Nous autres, habitants du Limousin, portons peut-être plus que nul autre les échos des temps celtiques, et pour cause : le nom de notre charmante région vient du terme « Lémovices » (ce qui veut dire « vainqueurs avec l’orme ») désignant un  peuple gaulois ayant vécu approximativement dans le Limousin actuel. L’omniprésence des forêts, ça et là trouées par le bocage, est aussi un élément susceptible de nous ramener dans les âges passés (ou marque notre arriération multicentenaire selon certains !).

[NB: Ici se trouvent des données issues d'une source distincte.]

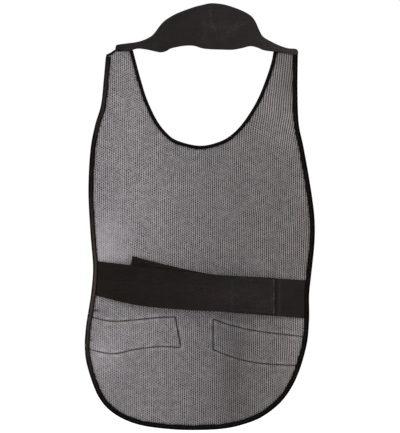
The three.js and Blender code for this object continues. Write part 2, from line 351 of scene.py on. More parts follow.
def lining_tone_and_painted_light(x, z):
    """How light the knit is drawn, mostly painted light and shade: paler along the left side, darker down the
    right of the middle, and paler by the belt's edges as painted light over its shadow.
    """
    out = 0.72 - 0.12 * ease(x, -180, 50) - 0.03 * ease(x, 60, 220)
    out -= 0.05 * lobe(x, z, 100, -600, 60, 110) + 0.04 * lobe(x, z, -29, -945, 40, 50)
    out -= 0.22 * ease(x, 160, 220) * ease(z, -330, -200)
    out += 0.42 * lobe(x, z, -262, -640, 62, 80)
    out += 0.1 * lobe(x, z, -180, -560, 120, 150) + 0.07 * lobe(x, z, -210, -330, 60, 120)
    out += 0.3 * lobe(x, z, -258, -925, 48, 62) + 0.12 * lobe(x, z, -180, -860, 70, 50)
    out -= 0.06 * lobe(x, z, -222, -1000, 22, 30)
    out -= 0.19 * ease(-z, 640, 900) * bell(x - 88, 58)
    out += 0.2 * lobe(x, z, 268, -895, 42, 90)
    out += 0.14 * lobe(x, z, 285, -400, 26, 120)
    out += 0.09 * bell(to_path(np.stack([x, z], 1), BELT_EDGES)[0], 17)
    return out + 0.025 * smooth_noise(x, z, 60, 21)


def lining_relief(x, z):
    """How far the lining's face stands out (mm) from its even thickness, toward the wearer."""
    p = np.stack([x, z], 1)
    rim = past_tape(p)
    out = 0.35 * smooth_noise(x, z, 46, 3)
    out -= 0.85 * bell(rim, 3.0) * (1 + 0.35 * np.sin(TAU * (x - z) / 13))
    out += 0.45 * bell(rim - 9, 6) * (1 + 0.5 * np.sin(TAU * (x - z) / 27))
    for seam in (seam_left, seam_right):
        d, s = to_path(p, seam)
        out -= 1.5 * bell(d, 1.5) * (1 + 0.2 * np.sin(TAU * s / 9))
        out += 0.85 * bell(d - 7, 4.5) * (1 + 0.45 * np.sin(TAU * s / 19 + 1))
    return np.clip(out, -1.7, 1.3)


def cover_relief(x, z):
    """The same for the outer cover, away from the wearer."""
    p = np.stack([x, z], 1)
    rim = past_tape(p)
    out = 0.5 * smooth_noise(x, z, 60, 8) + 0.22 * smooth_noise(x, z, 18, 9)
    out -= 0.5 * bell(rim, 3.0) * (1 + 0.5 * np.sin(TAU * (x - z) / 11))
    out += 0.5 * bell(rim - 8, 6) * (1 + 0.6 * np.sin(TAU * (x - z) / 23))
    return np.clip(out, -0.7, 1.1)


# ---------------- meshes


def new_mesh(name, verts, faces, material, uv):
    """A smooth mesh in the scene, from points and UVs in millimetres."""
    mesh = bpy.data.meshes.new(name)
    mesh.from_pydata([tuple(v) for v in np.asarray(verts) / 1000], [], [list(map(int, f)) for f in faces])
    mesh.materials.append(material)
    layer = mesh.uv_layers.new(name="UVMap")
    loops = np.empty(len(mesh.loops), int)
    mesh.loops.foreach_get("vertex_index", loops)
    layer.data.foreach_set("uv", (np.asarray(uv)[loops] / 1000).astype(np.float32).ravel())
    mesh.polygons.foreach_set("use_smooth", [True] * len(mesh.polygons))
    mesh.update()
    obj = bpy.data.objects.new(name, mesh)
    bpy.context.scene.collection.objects.link(obj)
    return obj


def store(obj, name, values):
    """Stores a value per point for the material."""
    layer = obj.data.attributes.new(name, "FLOAT", "POINT")
    layer.data.foreach_set("value", np.asarray(values, np.float32))


def at_depth(flat, y):
    """Flat [x, z] points as [x, y, z]."""
    return np.stack([flat[:, 0], y, flat[:, 1]], 1)


def closed_sheet(name, flat, tris, front, back, material):
    """A closed sheet over flat [x, z] points, from y = front to y = back, with a wall round its rim."""
    n = len(flat)
    verts = np.vstack([at_depth(flat, front), at_depth(flat, back)])
    faces = [tuple(t) for t in tris] + [tuple(t[::-1] + n) for t in tris]
    edges = dict.fromkeys((t[k], t[(k + 1) % 3]) for t in tris for k in range(3))
    faces += [(q, p, p + n, q + n) for p, q in edges if (q, p) not in edges]
    return new_mesh(name, verts, faces, material, np.vstack([flat, flat]))


def puffed(name, flat, tris, rim_count, front, back, material):
    """A closed pad whose two faces meet along the rim, which is the first rim_count points."""
    n = len(flat)
    verts = np.vstack([at_depth(flat, front), at_depth(flat[rim_count:], back[rim_count:])])

    def other(i):
        return i if i < rim_count else i - rim_count + n

    faces = [tuple(t) for t in tris] + [tuple(other(i) for i in t[::-1]) for t in tris]
    return new_mesh(name, verts, faces, material, np.vstack([flat, flat[rim_count:]]))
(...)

Si vous ne me croyez pas, voilà un bouquin qui devrait vous faire changer d’avis en vous faisant voir d’une façon tout à fait différente notre patrimoine naturel : Même pas mort de Jean-Philippe Jaworski, premier tome d’une trilogie (« Rois du monde ») nous plonge chez les Celtes comme jamais auparavant et ce pour notre plus grand plaisir. Une oeuvre de fantasy  à ne rater sous aucuns prétextes, mêlant reconstruction historique et subtile ambiance mystique avec un style rare. Après une telle lecture, je dois dire que la forêt limousine ne m’a jamais paru aussi belle et mystérieuse… Il me semblait donc tout naturel de vous faire partager ce petit joyau, d’un auteur français qui plus est, ce qui n’est pas sans exciter le chauvinisme latent du Cri du Troll!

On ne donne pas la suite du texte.